Data listing:
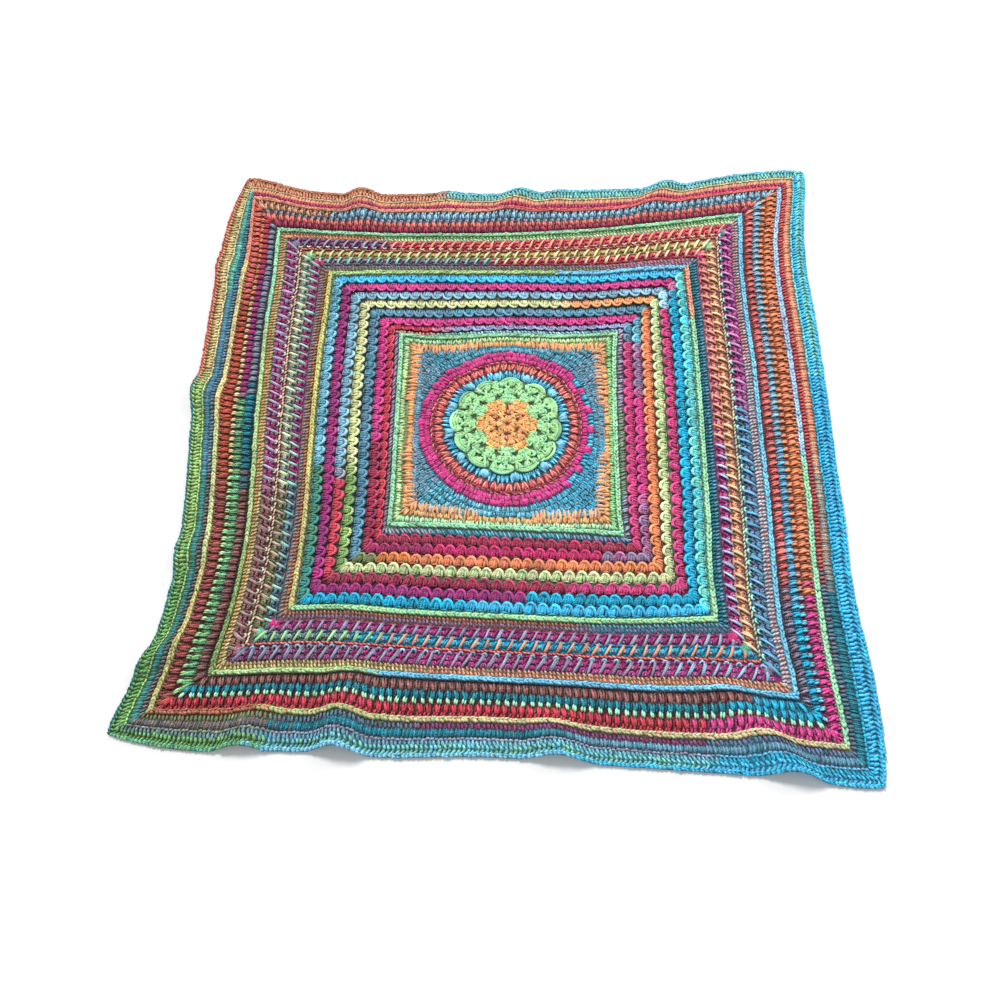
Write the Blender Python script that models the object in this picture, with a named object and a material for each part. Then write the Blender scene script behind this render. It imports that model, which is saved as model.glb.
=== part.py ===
"""A square crochet afghan, worked in rounds in one piece and lying flat on a floor.

The cloth is first laid out in its squared-up frame, where u and v run from -EDGE to EDGE.
There its outline, its ridged rounds, its ribs, its bobbles and its gaps are drawn as points
and lines, which a constrained triangulation turns into an upper and a lower skin. Each point
is then put where the worn cloth lies: a little out of square, and lifted where the hem ripples.
Units are metres. +Z is up, -Y is the near side, and the origin is under the flower's centre.
"""

import math
from collections import namedtuple

import bmesh
import bpy
from mathutils import Vector
from mathutils.geometry import delaunay_2d_cdt

MM = 0.001
EDGE = 0.600  # half the side of the afghan, squared up
CORNER_ROUNDING = 0.020  # share by which each tip of the hem is drawn in
CLOTH = 0.0042  # thickness of a plain round
RIDGE_RISE = 0.0036  # how far a ridged round stands above a plain one
RIDGE_FOOT = 0.0062  # half the width of a ridged round
RIB_RISE = 0.0026
BOBBLE_RISE = 0.0055
QUARTER = math.pi / 2
SIDES = range(4)  # near, right, far, left: each runs anticlockwise, seen from above

# Where the rounds lie, in millimetres: the half size as worked, the four corners, and how far
# in from the line between two corners each side lies, at eight equal steps from the one
# corner to the other, anticlockwise.
Lay = namedtuple("Lay", "half near_left near_right far_right far_left near right far left")
LAYS = (
    Lay(
        half=205, near_left=(-205, -205), near_right=(206, -218), far_right=(205, 200), far_left=(-215, 199),
        near=(2, 3, 3, 3, 3, 3, 2), right=(4, 5, 6, 6, 6, 5, 4),
        far=(4, 6, 4, 2, 4, 8, 7), left=(2, 2, 2, 2, 2, 2, 2),
    ),
    Lay(
        half=235, near_left=(-225, -235), near_right=(235, -247), far_right=(233, 220), far_left=(-235, 216),
        near=(2, 2, 2, 1, 1, 1, 0), right=(4, 4, 4, 4, 4, 3, 3),
        far=(4, 7, 5, 3, 4, 6, 5), left=(1, 1, 1, 1, 2, 3, 2),
    ),
    Lay(
        half=358, near_left=(-358, -357), near_right=(354, -364), far_right=(347, 356), far_left=(-368, 344),
        near=(4, -1, -4, -6, -8, -9, -6), right=(2, -2, -3, -4, -5, -5, -3),
        far=(3, 10, 8, 5, 3, 0, -1), left=(-1, -3, -3, -1, 2, 5, 4),
    ),
    Lay(
        half=475, near_left=(-477, -470), near_right=(472, -488), far_right=(462, 487), far_left=(-490, 457),
        near=(9, 12, 9, 8, 7, 4, 7), right=(13, 12, 9, 9, 7, 10, 9),
        far=(13, 24, 30, 32, 28, 23, 12), left=(5, 4, 9, 14, 23, 27, 19),
    ),
    Lay(
        half=551, near_left=(-569, -536), near_right=(542, -565), far_right=(549, 558), far_left=(-556, 546),
        near=(10, 14, 11, 16, 11, 6, 9), right=(15, 20, 18, 17, 20, 26, 22),
        far=(18, 41, 51, 49, 47, 44, 35), left=(12, 12, 15, 17, 33, 44, 30),
    ),
    Lay(
        half=600, near_left=(-645, -584), near_right=(602, -635), far_right=(614, 614), far_left=(-588, 613),
        near=(-5, 5, 6, 17, 17, 17, 15), right=(5, 20, 23, 22, 24, 31, 24),
        far=(16, 49, 54, 63, 60, 61, 48), left=(-9, -2, 9, 19, 42, 57, 48),
    ),
)

# The ripples of the hem: the side, the place along it from -1 to 1 at the hem and at the
# ripple's inner end, and in millimetres half the width, the height and the inward pull at the
# hem, and how far in from the hem the ripple reaches.
Ripple = namedtuple("Ripple", "side place inner_place width height pull reach")
RIPPLES = (
    Ripple(side=0, place=-0.63, inner_place=-0.74, width=52, height=16, pull=8, reach=120),
    Ripple(side=0, place=-0.375, inner_place=-0.58, width=55, height=28, pull=11, reach=190),
    Ripple(side=0, place=0.19, inner_place=0.17, width=65, height=20, pull=9, reach=110),
    Ripple(side=0, place=0.77, inner_place=0.78, width=60, height=25, pull=9, reach=190),
    Ripple(side=1, place=-0.27, inner_place=-0.27, width=110, height=8, pull=0, reach=100),
    Ripple(side=1, place=0.42, inner_place=0.42, width=120, height=9, pull=0, reach=100),
    Ripple(side=2, place=-0.50, inner_place=-0.58, width=52, height=19, pull=0, reach=140),
    Ripple(side=2, place=-0.14, inner_place=-0.14, width=45, height=6, pull=0, reach=80),
    Ripple(side=2, place=0.00, inner_place=0.02, width=50, height=18, pull=0, reach=110),
    Ripple(side=2, place=0.25, inner_place=0.25, width=50, height=6, pull=0, reach=80),
    Ripple(side=2, place=0.555, inner_place=0.60, width=48, height=20, pull=0, reach=140),
    Ripple(side=3, place=-0.58, inner_place=-0.62, width=50, height=11, pull=0, reach=90),
    Ripple(side=3, place=-0.08, inner_place=-0.08, width=60, height=23, pull=0, reach=110),
    Ripple(side=3, place=0.46, inner_place=0.46, width=46, height=15, pull=0, reach=100),
    Ripple(side=3, place=0.79, inner_place=0.80, width=48, height=20, pull=0, reach=100),
)

# Rounds of points that the skins are drawn on: the half size as worked, and how many points
# each side has, with more of them where the hem ripples.
Round = namedtuple("Round", "half points")
RIDGES = (Round(0.205, 8), Round(0.358, 16), Round(0.475, 22), Round(0.551, 44))
UPPER_ROUNDS = (Round(0.572, 44), Round(0.587, 44))
LOWER_ROUNDS = (
    Round(0.318, 12), Round(0.358, 16), Round(0.430, 22), Round(0.486, 44), Round(0.528, 44), Round(0.565, 44),
)
HEM_POINTS = 44

# The band of post stitches, whose ribs run across its rounds.
RIBS_INNER = 0.486
RIBS_OUTER = 0.541
RIBS_PER_SIDE = 80

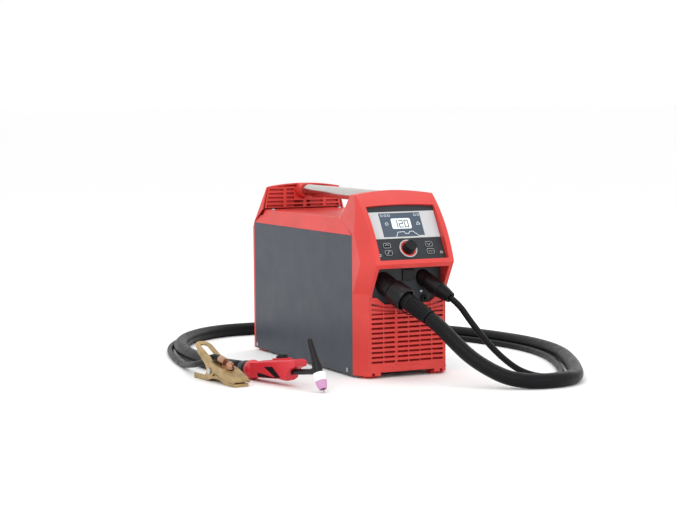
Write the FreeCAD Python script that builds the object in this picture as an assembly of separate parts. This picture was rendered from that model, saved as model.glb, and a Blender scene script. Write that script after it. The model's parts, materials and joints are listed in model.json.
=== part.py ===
import FreeCAD, Part
import math
import os

# Portable TIG welding power source with its torch, torch hose, work lead and work clamp.
# Millimetres. +X is right seen from the front, -Y is the front, +Z is up.
# The origin is the bottom centre of the housing, cords and what is on them left out.

V = FreeCAD.Vector

# ---------------------------------------------------------------- driving dimensions
GAP = 0.3                      # assembly gap between neighbouring pieces

# housing, in the machine's own length: the front nose is at NOSE_Y, the gland's end at TAIL_Y
HALF_W = 105.0                 # side panels' outer faces
NOSE_Y = -279.0
NOSE_Z = 229.0
PANEL_FRONT = -209.0
COVER_BACK = -208.7            # the front cover's edge, just ahead of the side panels
PANEL_REAR = 279.0
PANEL_BOTTOM = 5.6
PANEL_TOP = 283.2
SHEET = 1.5
WALL = 3.0                     # moulded wall of the red covers
REAR_Y = 287.0
TAIL_Y = 309.0
SHIFT_Y = -(NOSE_Y + TAIL_Y) / 2.0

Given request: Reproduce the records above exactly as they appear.

Result below:
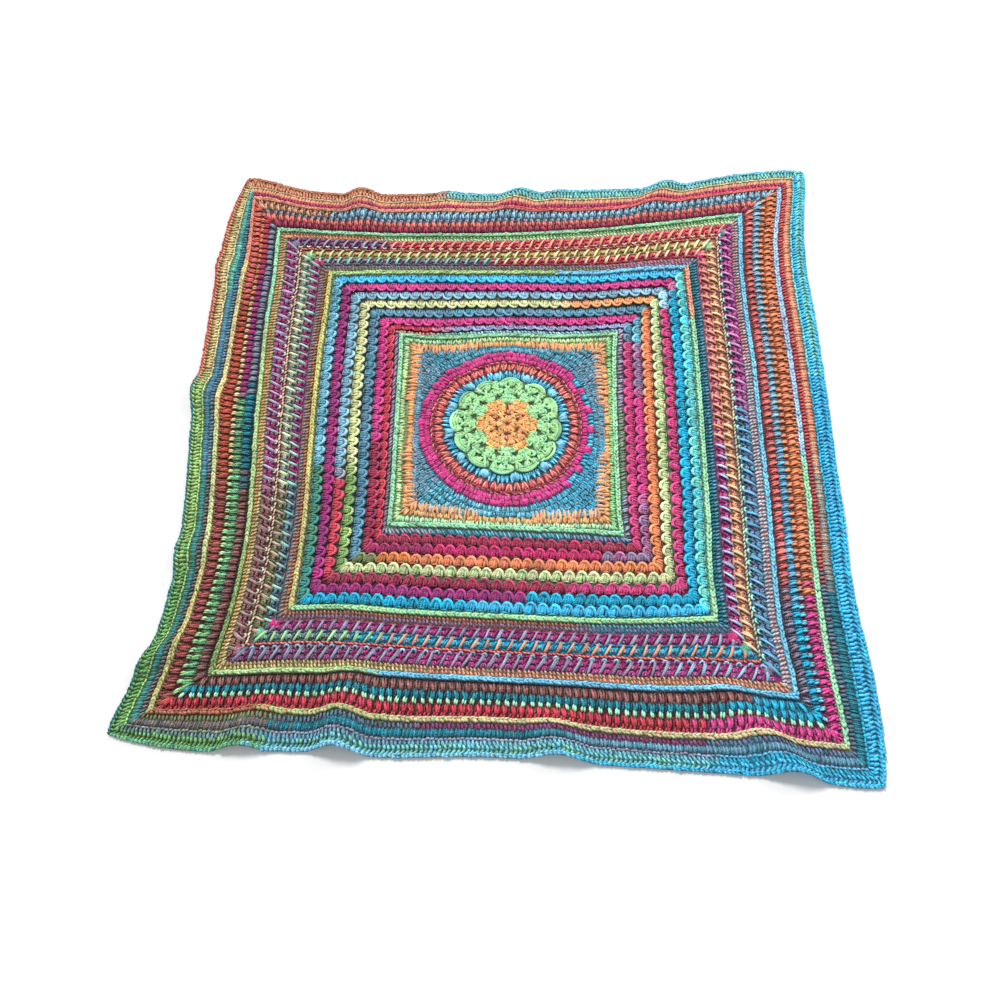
Write the Blender Python script that models the object in this picture, with a named object and a material for each part. Then write the Blender scene script behind this render. It imports that model, which is saved as model.glb.
=== part.py ===
"""A square crochet afghan, worked in rounds in one piece and lying flat on a floor.

The cloth is first laid out in its squared-up frame, where u and v run from -EDGE to EDGE.
There its outline, its ridged rounds, its ribs, its bobbles and its gaps are drawn as points
and lines, which a constrained triangulation turns into an upper and a lower skin. Each point
is then put where the worn cloth lies: a little out of square, and lifted where the hem ripples.
Units are metres. +Z is up, -Y is the near side, and the origin is under the flower's centre.
"""

import math
from collections import namedtuple

import bmesh
import bpy
from mathutils import Vector
from mathutils.geometry import delaunay_2d_cdt

MM = 0.001
EDGE = 0.600  # half the side of the afghan, squared up
CORNER_ROUNDING = 0.020  # share by which each tip of the hem is drawn in
CLOTH = 0.0042  # thickness of a plain round
RIDGE_RISE = 0.0036  # how far a ridged round stands above a plain one
RIDGE_FOOT = 0.0062  # half the width of a ridged round
RIB_RISE = 0.0026
BOBBLE_RISE = 0.0055
QUARTER = math.pi / 2
SIDES = range(4)  # near, right, far, left: each runs anticlockwise, seen from above

# Where the rounds lie, in millimetres: the half size as worked, the four corners, and how far
# in from the line between two corners each side lies, at eight equal steps from the one
# corner to the other, anticlockwise.
Lay = namedtuple("Lay", "half near_left near_right far_right far_left near right far left")
LAYS = (
    Lay(
        half=205, near_left=(-205, -205), near_right=(206, -218), far_right=(205, 200), far_left=(-215, 199),
        near=(2, 3, 3, 3, 3, 3, 2), right=(4, 5, 6, 6, 6, 5, 4),
        far=(4, 6, 4, 2, 4, 8, 7), left=(2, 2, 2, 2, 2, 2, 2),
    ),
    Lay(
        half=235, near_left=(-225, -235), near_right=(235, -247), far_right=(233, 220), far_left=(-235, 216),
        near=(2, 2, 2, 1, 1, 1, 0), right=(4, 4, 4, 4, 4, 3, 3),
        far=(4, 7, 5, 3, 4, 6, 5), left=(1, 1, 1, 1, 2, 3, 2),
    ),
    Lay(
        half=358, near_left=(-358, -357), near_right=(354, -364), far_right=(347, 356), far_left=(-368, 344),
        near=(4, -1, -4, -6, -8, -9, -6), right=(2, -2, -3, -4, -5, -5, -3),
        far=(3, 10, 8, 5, 3, 0, -1), left=(-1, -3, -3, -1, 2, 5, 4),
    ),
    Lay(
        half=475, near_left=(-477, -470), near_right=(472, -488), far_right=(462, 487), far_left=(-490, 457),
        near=(9, 12, 9, 8, 7, 4, 7), right=(13, 12, 9, 9, 7, 10, 9),
        far=(13, 24, 30, 32, 28, 23, 12), left=(5, 4, 9, 14, 23, 27, 19),
    ),
    Lay(
        half=551, near_left=(-569, -536), near_right=(542, -565), far_right=(549, 558), far_left=(-556, 546),
        near=(10, 14, 11, 16, 11, 6, 9), right=(15, 20, 18, 17, 20, 26, 22),
        far=(18, 41, 51, 49, 47, 44, 35), left=(12, 12, 15, 17, 33, 44, 30),
    ),
    Lay(
        half=600, near_left=(-645, -584), near_right=(602, -635), far_right=(614, 614), far_left=(-588, 613),
        near=(-5, 5, 6, 17, 17, 17, 15), right=(5, 20, 23, 22, 24, 31, 24),
        far=(16, 49, 54, 63, 60, 61, 48), left=(-9, -2, 9, 19, 42, 57, 48),
    ),
)

# The ripples of the hem: the side, the place along it from -1 to 1 at the hem and at the
# ripple's inner end, and in millimetres half the width, the height and the inward pull at the
# hem, and how far in from the hem the ripple reaches.
Ripple = namedtuple("Ripple", "side place inner_place width height pull reach")
RIPPLES = (
    Ripple(side=0, place=-0.63, inner_place=-0.74, width=52, height=16, pull=8, reach=120),
    Ripple(side=0, place=-0.375, inner_place=-0.58, width=55, height=28, pull=11, reach=190),
    Ripple(side=0, place=0.19, inner_place=0.17, width=65, height=20, pull=9, reach=110),
    Ripple(side=0, place=0.77, inner_place=0.78, width=60, height=25, pull=9, reach=190),
    Ripple(side=1, place=-0.27, inner_place=-0.27, width=110, height=8, pull=0, reach=100),
    Ripple(side=1, place=0.42, inner_place=0.42, width=120, height=9, pull=0, reach=100),
    Ripple(side=2, place=-0.50, inner_place=-0.58, width=52, height=19, pull=0, reach=140),
    Ripple(side=2, place=-0.14, inner_place=-0.14, width=45, height=6, pull=0, reach=80),
    Ripple(side=2, place=0.00, inner_place=0.02, width=50, height=18, pull=0, reach=110),
    Ripple(side=2, place=0.25, inner_place=0.25, width=50, height=6, pull=0, reach=80),
    Ripple(side=2, place=0.555, inner_place=0.60, width=48, height=20, pull=0, reach=140),
    Ripple(side=3, place=-0.58, inner_place=-0.62, width=50, height=11, pull=0, reach=90),
    Ripple(side=3, place=-0.08, inner_place=-0.08, width=60, height=23, pull=0, reach=110),
    Ripple(side=3, place=0.46, inner_place=0.46, width=46, height=15, pull=0, reach=100),
    Ripple(side=3, place=0.79, inner_place=0.80, width=48, height=20, pull=0, reach=100),
)

# Rounds of points that the skins are drawn on: the half size as worked, and how many points
# each side has, with more of them where the hem ripples.
Round = namedtuple("Round", "half points")
RIDGES = (Round(0.205, 8), Round(0.358, 16), Round(0.475, 22), Round(0.551, 44))
UPPER_ROUNDS = (Round(0.572, 44), Round(0.587, 44))
LOWER_ROUNDS = (
    Round(0.318, 12), Round(0.358, 16), Round(0.430, 22), Round(0.486, 44), Round(0.528, 44), Round(0.565, 44),
)
HEM_POINTS = 44

# The band of post stitches, whose ribs run across its rounds.
RIBS_INNER = 0.486
RIBS_OUTER = 0.541
RIBS_PER_SIDE = 80

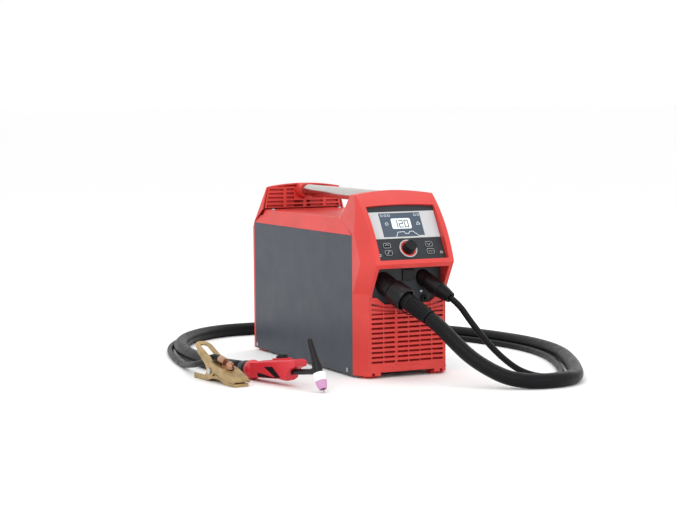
Write the FreeCAD Python script that builds the object in this picture as an assembly of separate parts. This picture was rendered from that model, saved as model.glb, and a Blender scene script. Write that script after it. The model's parts, materials and joints are listed in model.json.
=== part.py ===
import FreeCAD, Part
import math
import os

# Portable TIG welding power source with its torch, torch hose, work lead and work clamp.
# Millimetres. +X is right seen from the front, -Y is the front, +Z is up.
# The origin is the bottom centre of the housing, cords and what is on them left out.

V = FreeCAD.Vector

# ---------------------------------------------------------------- driving dimensions
GAP = 0.3                      # assembly gap between neighbouring pieces

# housing, in the machine's own length: the front nose is at NOSE_Y, the gland's end at TAIL_Y
HALF_W = 105.0                 # side panels' outer faces
NOSE_Y = -279.0
NOSE_Z = 229.0
PANEL_FRONT = -209.0
COVER_BACK = -208.7            # the front cover's edge, just ahead of the side panels
PANEL_REAR = 279.0
PANEL_BOTTOM = 5.6
PANEL_TOP = 283.2
SHEET = 1.5
WALL = 3.0                     # moulded wall of the red covers
REAR_Y = 287.0
TAIL_Y = 309.0
SHIFT_Y = -(NOSE_Y + TAIL_Y) / 2.0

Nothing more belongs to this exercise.